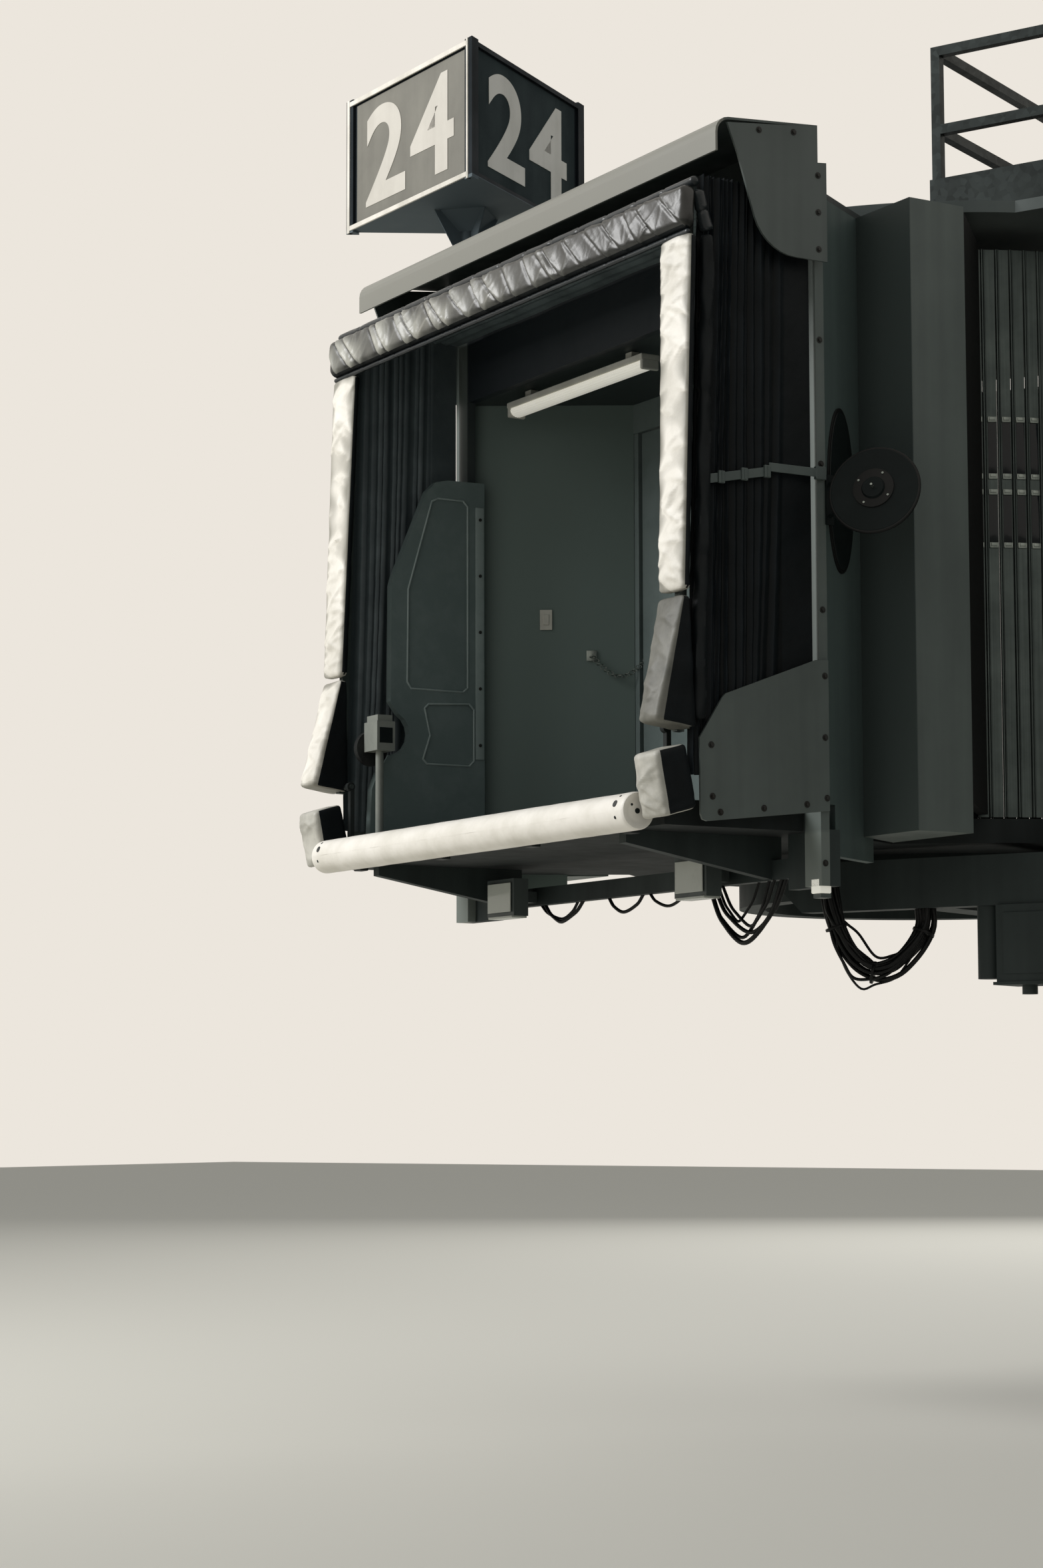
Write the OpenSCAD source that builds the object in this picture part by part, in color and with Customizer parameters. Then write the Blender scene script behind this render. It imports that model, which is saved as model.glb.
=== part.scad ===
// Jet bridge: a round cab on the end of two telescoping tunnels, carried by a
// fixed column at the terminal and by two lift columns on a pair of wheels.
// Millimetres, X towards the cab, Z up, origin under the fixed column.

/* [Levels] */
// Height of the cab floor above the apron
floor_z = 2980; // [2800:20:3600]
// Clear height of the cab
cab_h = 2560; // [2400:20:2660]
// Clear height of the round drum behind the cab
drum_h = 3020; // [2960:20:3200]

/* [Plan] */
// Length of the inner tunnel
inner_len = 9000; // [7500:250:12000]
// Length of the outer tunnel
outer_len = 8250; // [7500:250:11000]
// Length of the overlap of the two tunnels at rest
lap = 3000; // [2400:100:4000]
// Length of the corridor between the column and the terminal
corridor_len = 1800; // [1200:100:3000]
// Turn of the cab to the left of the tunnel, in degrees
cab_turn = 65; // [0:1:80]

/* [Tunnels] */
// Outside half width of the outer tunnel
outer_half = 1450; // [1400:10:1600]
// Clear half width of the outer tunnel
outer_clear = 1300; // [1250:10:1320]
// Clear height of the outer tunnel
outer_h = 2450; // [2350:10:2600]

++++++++

→ **GIVEN EXERCISE**: Copy all of the data exactly.

→ **TASK RESULT**:
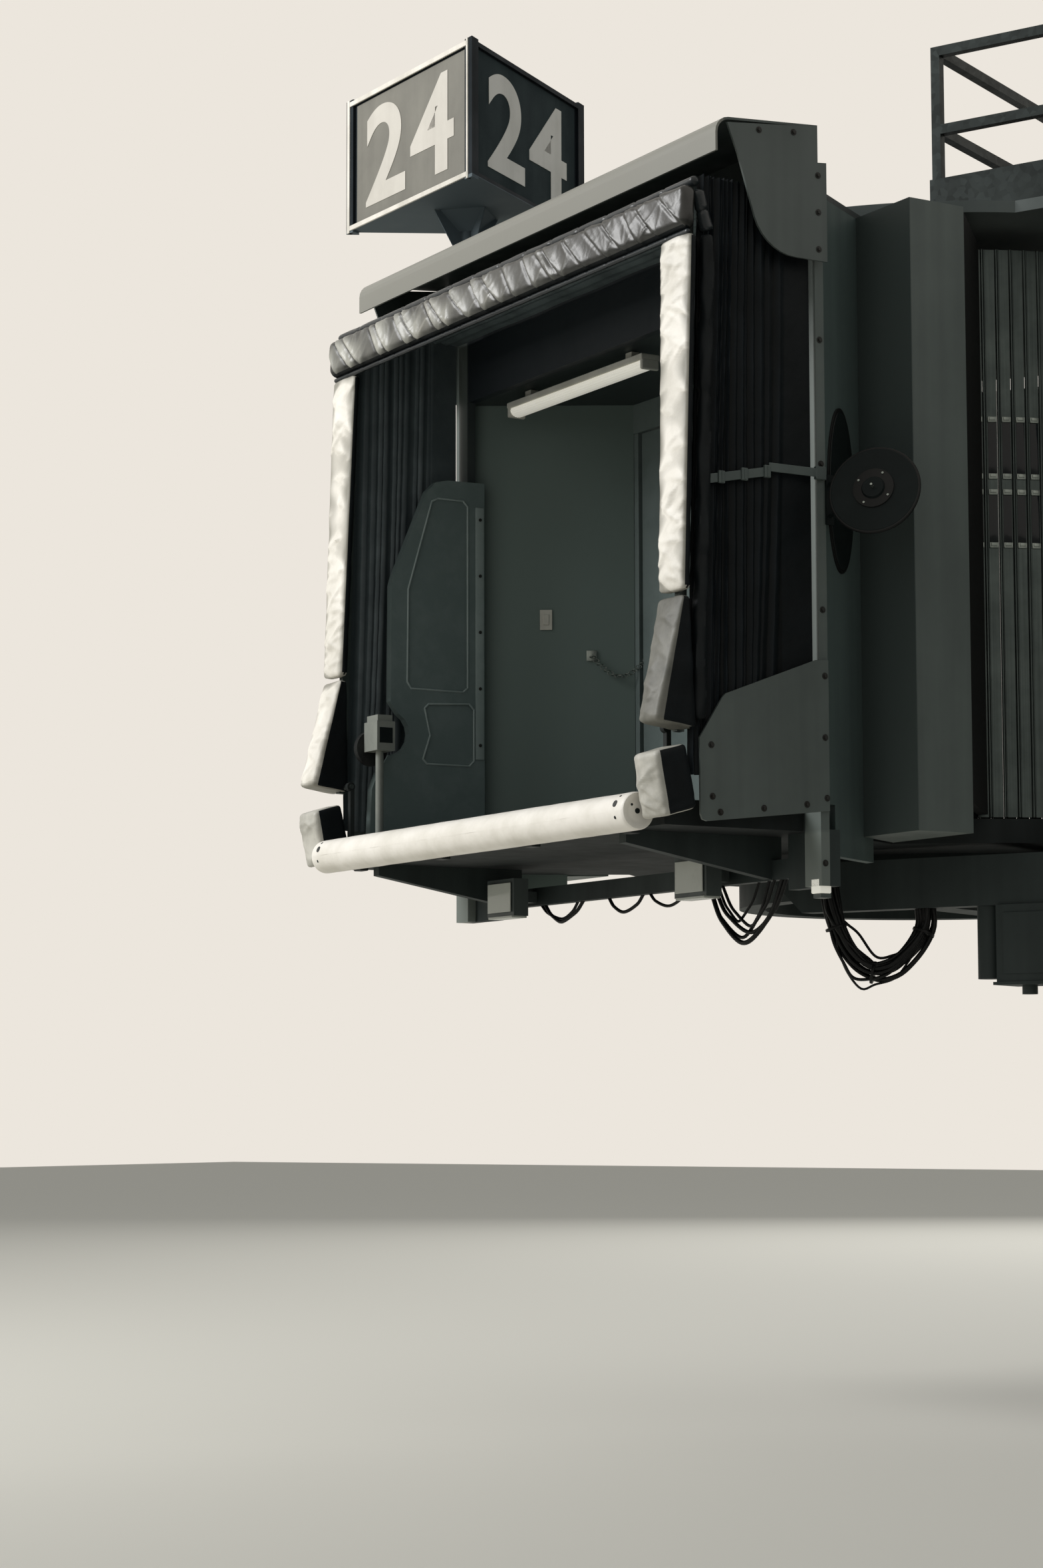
Write the OpenSCAD source that builds the object in this picture part by part, in color and with Customizer parameters. Then write the Blender scene script behind this render. It imports that model, which is saved as model.glb.
=== part.scad ===
// Jet bridge: a round cab on the end of two telescoping tunnels, carried by a
// fixed column at the terminal and by two lift columns on a pair of wheels.
// Millimetres, X towards the cab, Z up, origin under the fixed column.

/* [Levels] */
// Height of the cab floor above the apron
floor_z = 2980; // [2800:20:3600]
// Clear height of the cab
cab_h = 2560; // [2400:20:2660]
// Clear height of the round drum behind the cab
drum_h = 3020; // [2960:20:3200]

/* [Plan] */
// Length of the inner tunnel
inner_len = 9000; // [7500:250:12000]
// Length of the outer tunnel
outer_len = 8250; // [7500:250:11000]
// Length of the overlap of the two tunnels at rest
lap = 3000; // [2400:100:4000]
// Length of the corridor between the column and the terminal
corridor_len = 1800; // [1200:100:3000]
// Turn of the cab to the left of the tunnel, in degrees
cab_turn = 65; // [0:1:80]

/* [Tunnels] */
// Outside half width of the outer tunnel
outer_half = 1450; // [1400:10:1600]
// Clear half width of the outer tunnel
outer_clear = 1300; // [1250:10:1320]
// Clear height of the outer tunnel
outer_h = 2450; // [2350:10:2600]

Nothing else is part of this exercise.